### Goal
Would you return all of this data exactly, leaving nothing out?

### Supplied material
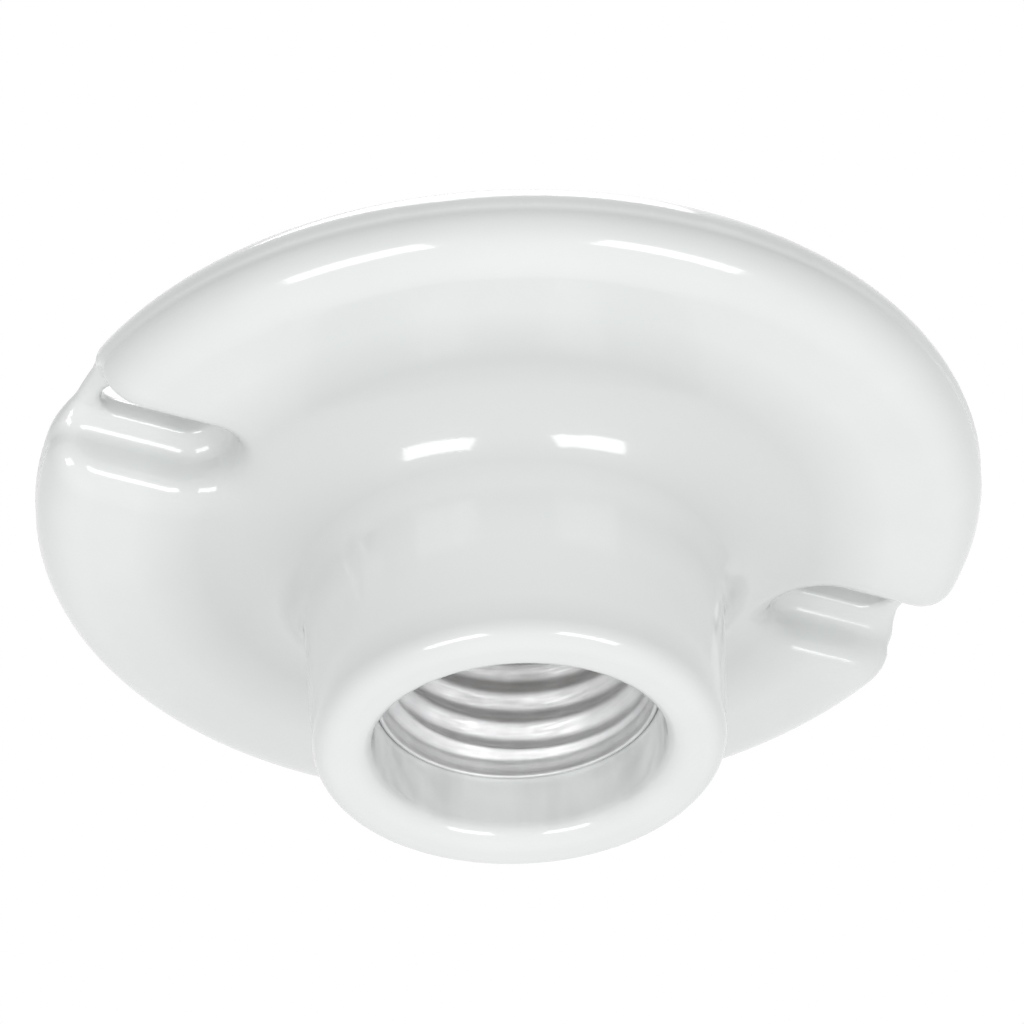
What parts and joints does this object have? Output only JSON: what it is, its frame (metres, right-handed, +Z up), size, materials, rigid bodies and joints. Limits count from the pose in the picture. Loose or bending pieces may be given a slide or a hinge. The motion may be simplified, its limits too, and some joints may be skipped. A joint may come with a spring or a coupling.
{
  "type": "lamp holder",
  "caption": "Keyless ceiling lamp holder of glazed porcelain: a round rolled flange with two screw slots, a short neck and a recessed aluminium screw shell.",
  "frame": {"origin": "centre of the flange's back plane, which meets the outlet box or ceiling", "axes": "+Z up into the outlet box, away from the lamp; X through the two box screw slots"},
  "size_m": [0.0952, 0.0952, 0.0497],
  "materials": {
    "porcelain": "gloss",
    "aluminium": "satin",
    "brass": "satin",
    "nickel": "satin"
  },
  "bodies": {
    "holder": {"porcelain_body": "porcelain", "screw_shell": "aluminium", "contact_leaf": "brass", "contact_rivet": "brass", "shell_rivet_neutral": "nickel", "shell_rivet_plain": "nickel", "hot_strap": "brass", "neutral_strap": "nickel"},
    "button": {"contact_button": "brass"},
    "hot_screw": {"hot_screw": "brass"},
    "neutral_screw": {"neutral_screw": "nickel"}
  },
  "joints": [
    {"name": "contact_press", "type": "slide", "parent": "holder", "child": "button", "axis": [0, 0, 1], "range_m": [0, 0.0012], "stiffness_N_per_m": 2500, "springref_m": -0.0002, "deforming": ["contact_leaf"]},
    {"name": "hot_screw_turn", "type": "hinge", "parent": "holder", "child": "hot_screw", "pos_m": [0.0095, 0.009, 0.005], "axis": [0, 0, 1], "continuous": true},
    {"name": "neutral_screw_turn", "type": "hinge", "parent": "holder", "child": "neutral_screw", "pos_m": [-0.0095, -0.009, 0.005], "axis": [0, 0, 1], "continuous": true}
  ]
}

### Response to the task
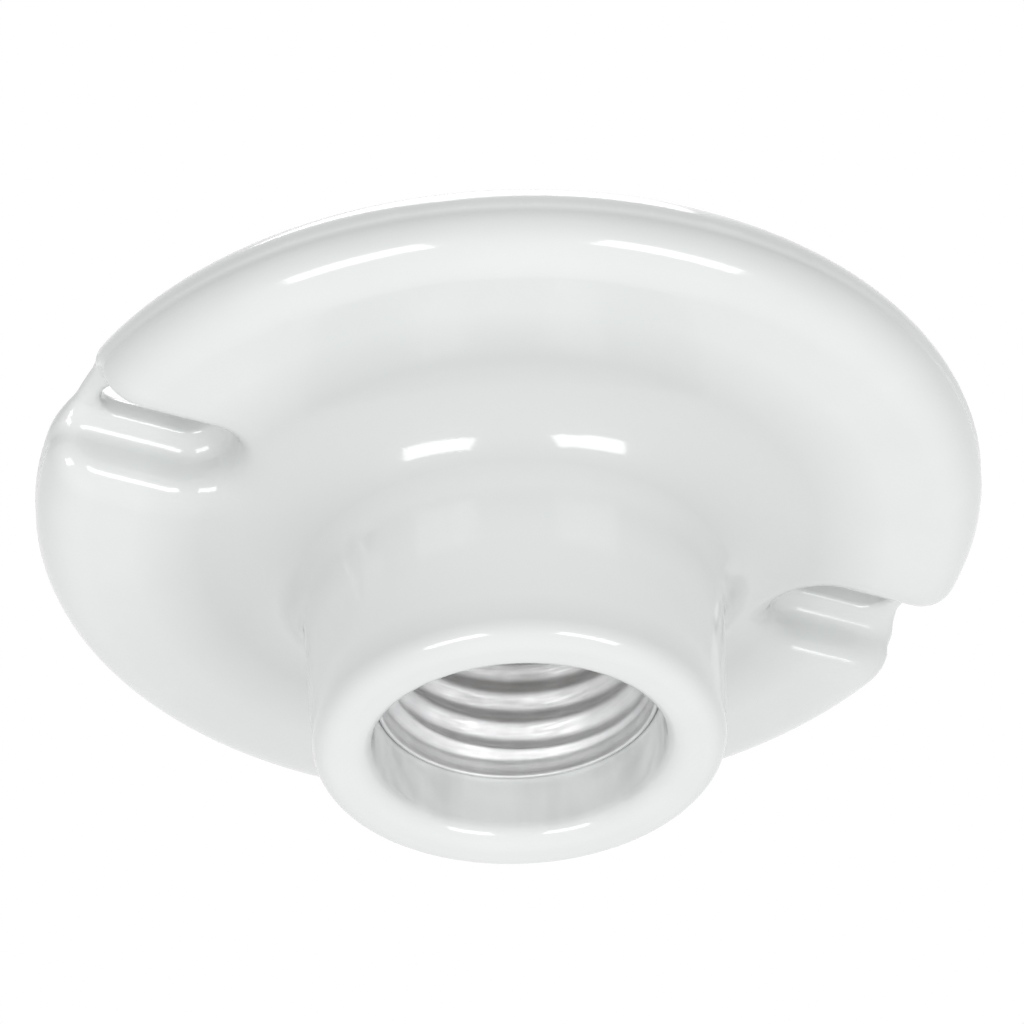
What parts and joints does this object have? Output only JSON: what it is, its frame (metres, right-handed, +Z up), size, materials, rigid bodies and joints. Limits count from the pose in the picture. Loose or bending pieces may be given a slide or a hinge. The motion may be simplified, its limits too, and some joints may be skipped. A joint may come with a spring or a coupling.
{
  "type": "lamp holder",
  "caption": "Keyless ceiling lamp holder of glazed porcelain: a round rolled flange with two screw slots, a short neck and a recessed aluminium screw shell.",
  "frame": {"origin": "centre of the flange's back plane, which meets the outlet box or ceiling", "axes": "+Z up into the outlet box, away from the lamp; X through the two box screw slots"},
  "size_m": [0.0952, 0.0952, 0.0497],
  "materials": {
    "porcelain": "gloss",
    "aluminium": "satin",
    "brass": "satin",
    "nickel": "satin"
  },
  "bodies": {
    "holder": {"porcelain_body": "porcelain", "screw_shell": "aluminium", "contact_leaf": "brass", "contact_rivet": "brass", "shell_rivet_neutral": "nickel", "shell_rivet_plain": "nickel", "hot_strap": "brass", "neutral_strap": "nickel"},
    "button": {"contact_button": "brass"},
    "hot_screw": {"hot_screw": "brass"},
    "neutral_screw": {"neutral_screw": "nickel"}
  },
  "joints": [
    {"name": "contact_press", "type": "slide", "parent": "holder", "child": "button", "axis": [0, 0, 1], "range_m": [0, 0.0012], "stiffness_N_per_m": 2500, "springref_m": -0.0002, "deforming": ["contact_leaf"]},
    {"name": "hot_screw_turn", "type": "hinge", "parent": "holder", "child": "hot_screw", "pos_m": [0.0095, 0.009, 0.005], "axis": [0, 0, 1], "continuous": true},
    {"name": "neutral_screw_turn", "type": "hinge", "parent": "holder", "child": "neutral_screw", "pos_m": [-0.0095, -0.009, 0.005], "axis": [0, 0, 1], "continuous": true}
  ]
}